Dinge, die sie hässlich findet, soll die 18-jährige Studentin Lina in einem Literaturseminar an der Pariser Uni aufschreiben. „Bisher noch alles“ steht kurze Zeit später zynisch in ihrem Heft. Die junge Frau stammt aus dem Libanon und findet sich erst langsam in der neuen Welt zurecht. Sie lebt bei Verwandten. Doch als der Onkel zudringlich wird, flieht sie und schlägt sich fortan mit Gelegenheitsjobs durch. Der Start in ein neues selbst bestimmtes Leben gestaltet sich kompliziert, zumal das Damoklesschwert der Abschiebung ständig über ihr schwebt.
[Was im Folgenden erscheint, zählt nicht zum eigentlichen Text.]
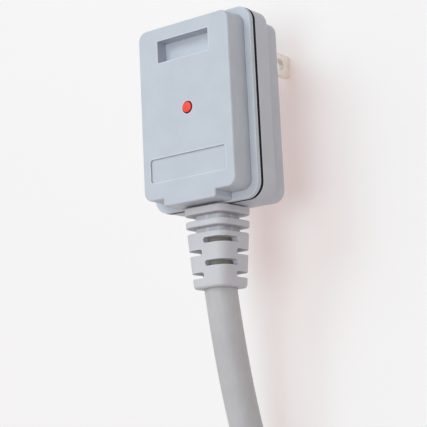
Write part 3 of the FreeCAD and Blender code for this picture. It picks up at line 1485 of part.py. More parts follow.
def write_parts():
    """Check every object and piece, then write one file for each piece."""
    document.recompute()
    for item in document.Objects:
        if "Invalid" in item.State or "Error" in item.State:
            raise ValueError("%s failed: %s" % (item.Name, item.State))
    for item in parts:
        if item.Shape.isNull() or not item.Shape.isValid() or item.Shape.Volume <= 0:
            raise ValueError("%s has no valid solid" % item.Label)
    os.makedirs("parts", exist_ok=True)
    for item in parts:
        item.Shape.exportStep("parts/%s.step" % item.Label)
        print("%-18s %d solids %10.2f mm3" % (item.Label, len(item.Shape.Solids), item.Shape.Volume))


front_casing()
rear_casing()
casing_seal()
casing_screws()
blade("left_blade", "-")
blade("right_blade", "")
blade_carrier()
blade_screws()
thermostat_cap()
bimetal_disc()
thermostat_base()
thermostat_cover()
striker_pin()
contact_arm()
moving_contact()
fixed_contact()
fixed_terminal()
arm_terminal()
arm_rivet()
reset_button()
button_spring()
strain_relief()
cord_clamp()
clamp_screws()
sheath_entry()
black_core()
black_strands()
white_lug()
white_core()
cord_run()
cord_coil()
coil_ties()
cord_tail()
far_core("far_black_core", 1)
far_core("far_white_core", -1)
far_terminals()
write_parts()
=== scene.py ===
import json
import logging
import math
from dataclasses import dataclass
from enum import Enum

import bmesh
import bpy
from mathutils import Matrix, Vector

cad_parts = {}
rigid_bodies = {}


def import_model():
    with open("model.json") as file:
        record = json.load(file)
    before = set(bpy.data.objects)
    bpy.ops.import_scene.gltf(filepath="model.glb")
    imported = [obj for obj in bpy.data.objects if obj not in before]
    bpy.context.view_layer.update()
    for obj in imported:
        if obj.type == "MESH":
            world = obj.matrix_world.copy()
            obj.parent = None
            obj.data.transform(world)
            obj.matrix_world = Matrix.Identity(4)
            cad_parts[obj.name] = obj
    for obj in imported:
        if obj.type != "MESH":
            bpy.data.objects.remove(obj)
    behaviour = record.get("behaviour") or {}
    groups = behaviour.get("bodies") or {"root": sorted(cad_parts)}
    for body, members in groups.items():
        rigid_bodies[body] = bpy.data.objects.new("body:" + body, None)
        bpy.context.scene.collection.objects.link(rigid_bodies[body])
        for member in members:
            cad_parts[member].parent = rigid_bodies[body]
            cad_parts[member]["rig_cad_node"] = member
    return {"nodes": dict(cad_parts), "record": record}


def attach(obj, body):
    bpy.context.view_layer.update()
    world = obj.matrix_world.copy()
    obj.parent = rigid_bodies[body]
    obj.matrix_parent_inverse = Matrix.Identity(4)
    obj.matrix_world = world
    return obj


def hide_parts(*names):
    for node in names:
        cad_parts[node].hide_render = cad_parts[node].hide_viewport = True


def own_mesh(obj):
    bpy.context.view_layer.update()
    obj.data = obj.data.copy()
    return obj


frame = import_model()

MM = 0.001
FULL_TURN = 2.0 * math.pi
STEPS_PER_SPAN = 6
SMOOTH_ORDER = 3
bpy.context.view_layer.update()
LOG = logging.getLogger("thermal_plug")
Colour = tuple[float, float, float]
Socket = bpy.types.NodeSocket


class Body(Enum):
    """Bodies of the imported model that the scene's own pieces ride on."""

    PLUG = "plug"
    BUTTON = "button"


def mm(*values: float) -> Vector:
    """Return a point given in millimetres as a vector in metres."""
    return Vector(values) * MM


def linked(name: str, data: bpy.types.ID) -> bpy.types.Object:
    """Put a new object into the scene.

    Args:
        name: Name of the object.
        data: Mesh, curve, light or camera that it shows.

    Returns:
        The object.
    """
    made = bpy.data.objects.new(name, data)
    bpy.context.scene.collection.objects.link(made)
    return made


def frozen(source: bpy.types.Object) -> bpy.types.Mesh:
    """Return what an object shows, modifiers and bevels included, as a plain mesh."""
    return bpy.data.meshes.new_from_object(
        source.evaluated_get(bpy.context.evaluated_depsgraph_get()))


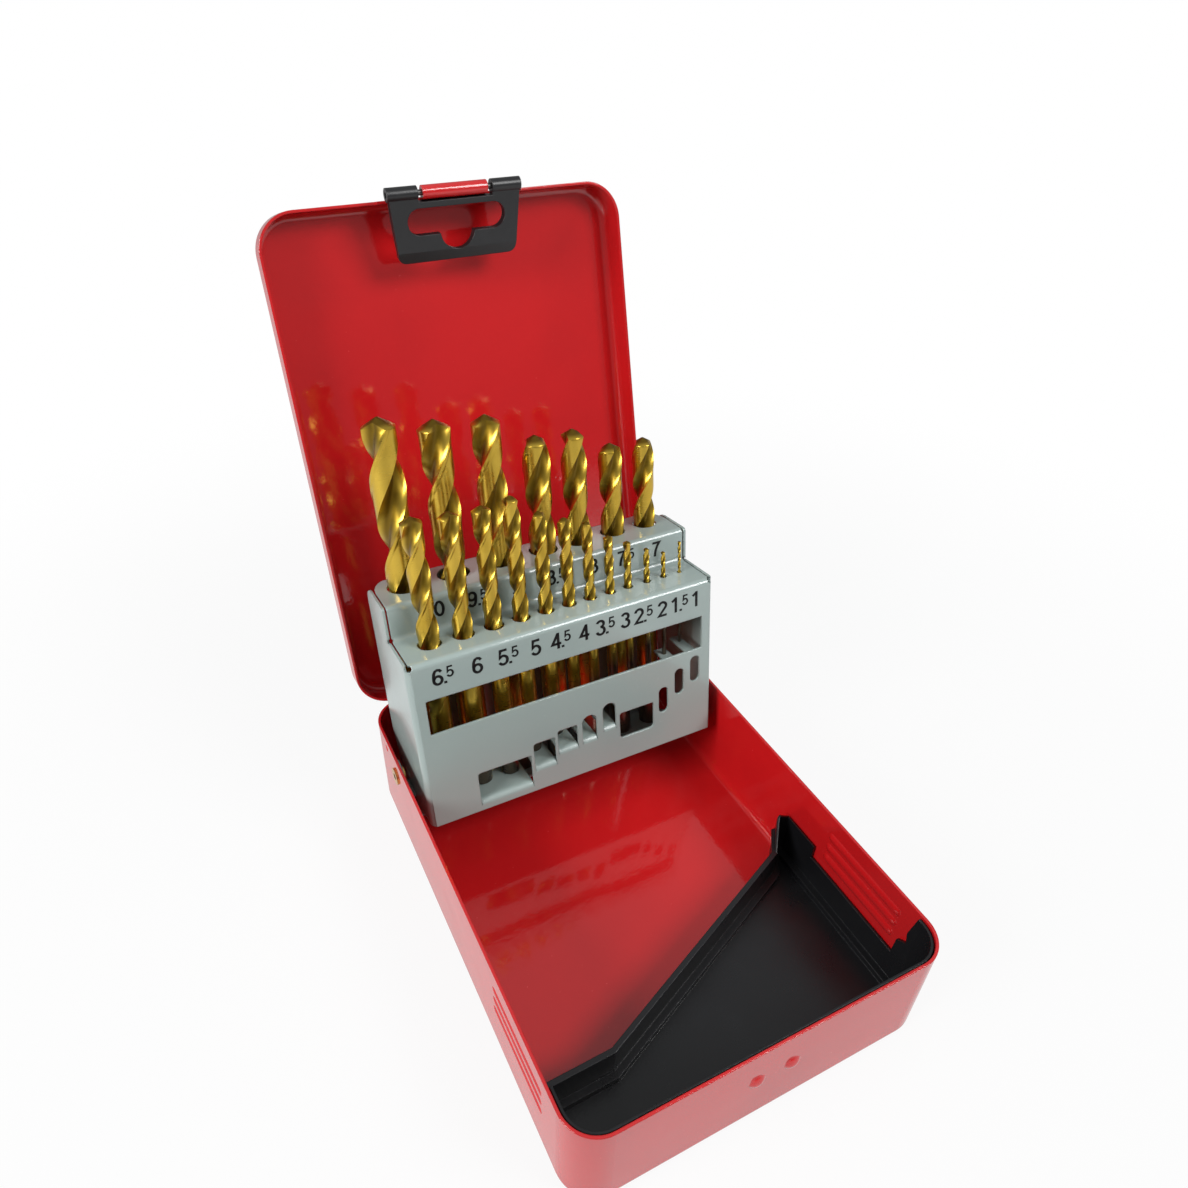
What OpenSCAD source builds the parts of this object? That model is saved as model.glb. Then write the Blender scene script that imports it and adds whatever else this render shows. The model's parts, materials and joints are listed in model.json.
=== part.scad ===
// Metal drill bit case with a hinged lid, a tilting index for nineteen bits and a plastic clasp.
// Millimetres. Origin: centre of the underside. Front (clasp side) is -Y, hinge is +Y, up is +Z.
// Drawn as it stands open: lid against its stop, index tilted back, clasp hanging.

/* [Case] */
// Width of the base over its side walls
case_w = 110; // [104:0.5:120]
// Length of the base over its end walls
case_l = 152.4; // [150:0.2:164]
// Height of the base rim above the table
base_h = 35; // [34:0.5:38]
// Outside corner radius seen from above
corner_r = 10; // [8:0.5:12]
// Outside radius where a wall turns into the bottom or the lid panel
press_r = 3; // [2:0.25:4]
// Sheet thickness of base and lid
sheet = 0.8; // [0.6:0.05:1]

/* [Grip ribs] */
// Number of ribs pressed into each side wall
rib_count = 3; // [2:1:3]
// Height of the lowest rib's centre
rib_z = 18.5; // [17:0.5:20]
// Distance between ribs
rib_pitch = 4.6; // [4:0.2:5]
// Radius of the pressing punch
rib_r = 2; // [1.6:0.1:2.2]
// Depth of a rib
rib_depth = 0.6; // [0.4:0.1:0.8]
// Radius of the punch of the small dent near the hinge
dent_r = 1.6; // [1.2:0.1:2]
// Dent below the rim
dent_drop = 3.5; // [3:0.1:5]
// Dent in front of the rear wall's outside
dent_back = 16.8; // [14:0.2:20]
// Start of the ribs behind the front wall
rib_start = 19; // [18:1:24]
// Straight length of a rib
rib_len = 27; // [18:1:30]

/* [Lid] */
// Outside depth of the lid
lid_depth = 9.6; // [9.4:0.2:12]
// How far the lid skirt reaches over the base rim
lid_overlap = 1; // [0.6:0.1:1.6]
// Clearance between lid skirt and side wall
lid_side_gap = 0.7; // [0.4:0.1:1]
// Clearance between lid skirt and end wall
lid_end_gap = 0.4; // [0.3:0.05:0.6]
// Opening angle at the stop
lid_open = 105.6; // [98:0.2:110]

/* [Hinge] */
// Hinge axis below the base rim
hinge_drop = 5; // [4:0.25:6]
// Hinge axis behind the rear wall
hinge_back = 1.9; // [1.9:0.05:2.4]
// Diameter of the hinge wire
wire_d = 1.5; // [1.2:0.1:1.6]
// How far the hinge wire stands out of the end knuckles
wire_end = 0.6; // [0.4:0.1:1]
// Outside diameter of a rolled knuckle
knuckle_d = 3; // [2.6:0.1:3.1]
// Length of one knuckle
knuckle_len = 12; // [8:1:16]
// Gap between neighbouring knuckles
knuckle_gap = 0.3; // [0.2:0.05:0.5]

/* [Clasp] */
// Width of the clasp at its ears
clasp_w = 40.6; // [38:0.2:44]
// How much each side of the clasp narrows to the bottom
clasp_taper = 2; // [0:0.25:3]
// Distance from the clasp pin to the lower edge
clasp_drop = 19; // [18:0.5:22]
// Thickness of the clasp plate
clasp_t = 2.4; // [2:0.1:3]
// Diameter of the clasp ears
ear_d = 3.9; // [3.6:0.1:4]
// Length of one clasp ear
ear_len = 9; // [7:0.5:10]
// Diameter of the clasp pin
clasp_pin_d = 1.6; // [1.3:0.1:1.8]
// How deep the ends of the clasp pin lie in the ears
clasp_pin_sink = 0.4; // [0.2:0.1:0.8]
// Clasp pin below the lid skirt's edge
clasp_pin_drop = 6.5; // [6:0.25:8]
// Width of the rolled tongue on the lid
tongue_w = 19.6; // [16:0.2:20]
// Outside diameter of the tongue's roll
roll_d = 3.8; // [3.4:0.1:3.9]
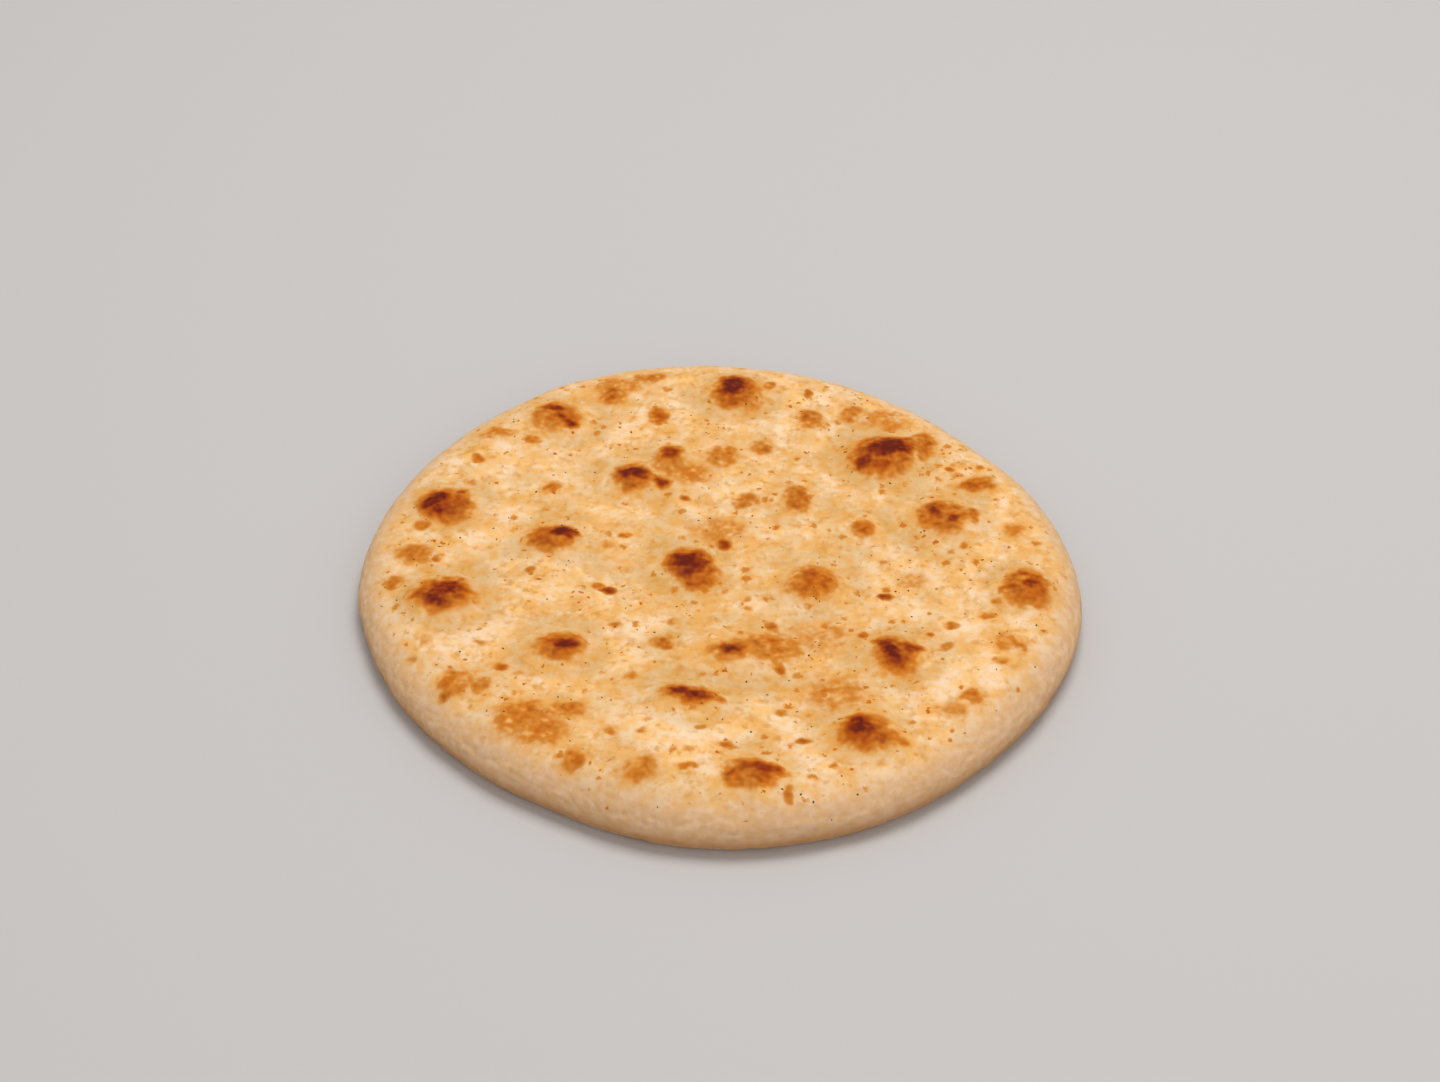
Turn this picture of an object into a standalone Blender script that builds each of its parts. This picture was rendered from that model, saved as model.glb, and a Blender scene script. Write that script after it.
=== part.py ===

Der französische Spielfilm Parisienne -Peur de rien erzählt so sorgfältig wie stimmig von den Nöten einer jungen Frau in einem ihr fremden Land Anfang der 90er-Jahre. Die heute so oft gestellte Frage nach dem Gelingen der Integration stellt sich in dem zum Teil autobiografischen Film von Danielle Arbid, nicht. Es geht vielmehr um den steinigen Weg einer jungen Frau in ein freies, selbstbestimmtes Leben. Ihr „Migrationshintergrund“ ist dabei ein wichtiger, aber nicht entscheidender Kontext. Dem Film geht es letztlich auch um mehr. Ganz beiläufig und sorgfältig beobachtet, erzählt Parisienne von den unterschiedlichen gesellschaftspolitischen Strömungen im Land. Lina begegnet ebenso Royalisten, die sich einen Monarchen zurückwünschen wie idealistischen Links-Aktivisten, die mittels Flugblättern und Zeitungen die Welt verändern wollen.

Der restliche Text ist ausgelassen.